Guatemalan Immigrant Works to Secure a Safe and Humane Environment for All Workers in Santa Fe
Iris Madely Alay was born to a single mother in rural Escuintla, Guatemala, and dropped out of school at age ten to help raise her siblings. “I liked school, but I had to leave,” she said. “I had a sad childhood because I didn’t have my father around, and my mother had to dedicate herself to work to support us.”
By 14, Madely Alay was married, and by 17, she had two children. In 2001, she and her husband left their kids with family and moved to Santa Fe. They hoped to make enough money to return to Guatemala with enough savings to have their own home and provide for their children. “We dreamed of having our own home,” Madely Alay said. “We dreamed for our children to be OK.”
After arriving in Santa Fe without legal status and not speaking English, the couple struggled, and Madely Alay’s husband began using drugs. Eventually, she left him. To support her children—two in Guatemala and a new son in Santa Fe—she dedicated herself to working. She began cleaning hotel rooms alongside other undocumented women. But the conditions were terrible. “They weren’t giving us cleaning supplies or gloves, and they knew they could take advantage of us since we didn’t have papers,” Madely Alay said. “We weren’t being paid anywhere near enough for the hours we worked.”
By 2005, Madely Alay and most of the women she worked with had quit. They approached Somos Un Pueblo Unido (Somos), a community organization that helped them file a formal labor relations complaint against the hotel, and the group won back pay for the hours the hotel hadn’t compensated them for.
“Somos helped us understand our rights, and what was possible for us to do,” Madely Alay said. “We couldn’t find any resources. We were stronger together.”

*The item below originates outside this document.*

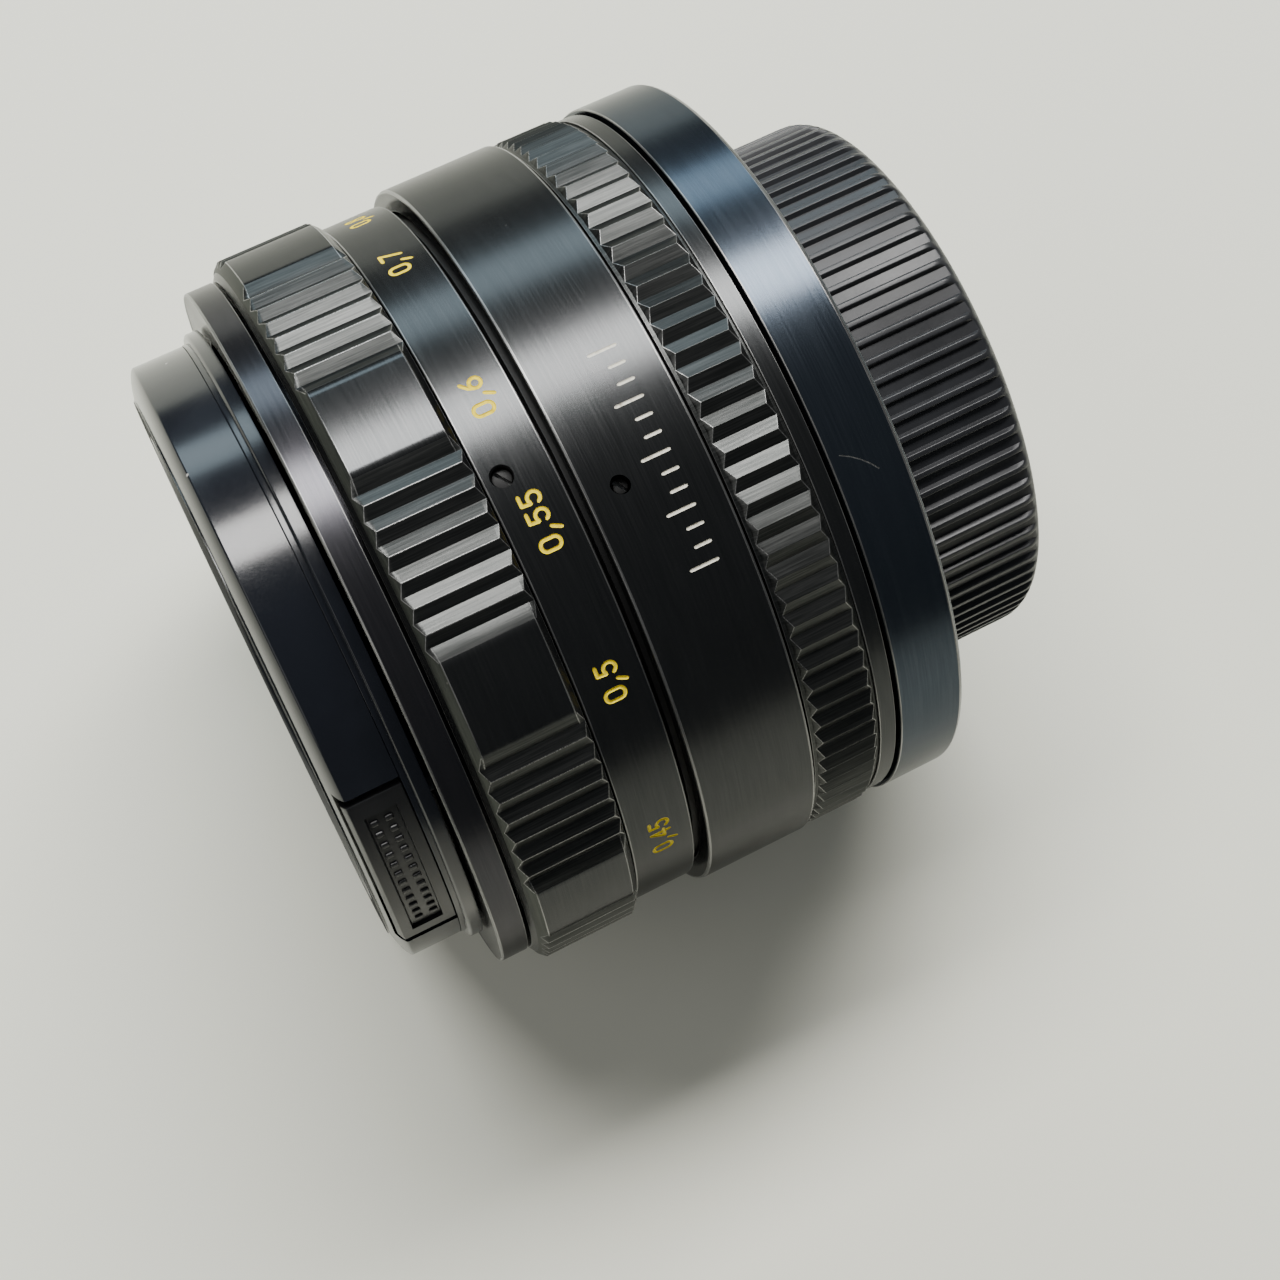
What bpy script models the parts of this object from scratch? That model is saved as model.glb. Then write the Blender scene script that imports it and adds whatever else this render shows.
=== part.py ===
"""A 50 mm prime camera lens with a pinch front cap and a screw-on rear cap, lying on its side.

The optical axis runs along Y, the front faces -Y and +Z is up. The origin is on the surface the
lens lies on, under the middle of its length. Lengths here are in millimetres and become metres
in the helpers. A station is a distance along the optical axis behind the front cap's face. An
angle goes round the optical axis from +Z towards -X.
"""

import math

import bmesh
import bpy
from mathutils import Matrix, Vector

MM = 0.001
GAP = 0.3

# Overall
LENGTH = 61.2
GRIP_RADIUS = 31.8
AXIS_HEIGHT = 31.79
OUTER_SEGMENTS = 40
INNER_SEGMENTS = 24

# Front cap
CAP_RADIUS = 26.65
CAP_FACE_RADIUS = 24.2
CAP_CONE_DEPTH = 1.0
CAP_DEPTH = 5.5
CAP_WALL = 1.2
CAP_FLANGE_RADIUS = 27.4
CAP_PLATE_REAR = 6.9
CAP_RECESS_RADIUS = 21.0
CAP_RECESS_DEPTH = 0.4
CAP_FACE_THICKNESS = 1.6
CAP_HUB_RADIUS = 4.2
CAP_HUB_REAR = 5.2
CAP_SLOT_HALF_WIDTH = 4.6
CAP_SLOT_INNER = 18.8
CAP_SLOT_OUTER = 23.6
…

Shortly after the victory, Madely Alay met her future husband, who also lives in Santa Fe, and in 2017, she became a Lawful Permanent Resident in the U.S.
Madely Alay is still active with Somos and after many years of working in the hotel industry as a maid, she now works at a retail thrift store. Madely Alay recently became a U.S. citizen, and now has three American-born children and has finally been able to visit her two adult children in Guatemala.
“This country has given me so much,” she said. But she does wish the city could provide more assistance to service employees. “Santa Fe could be more welcoming for workers if there was more support for families,” she said. She’d like to see better childcare options and youth activities to help kids stay out of trouble.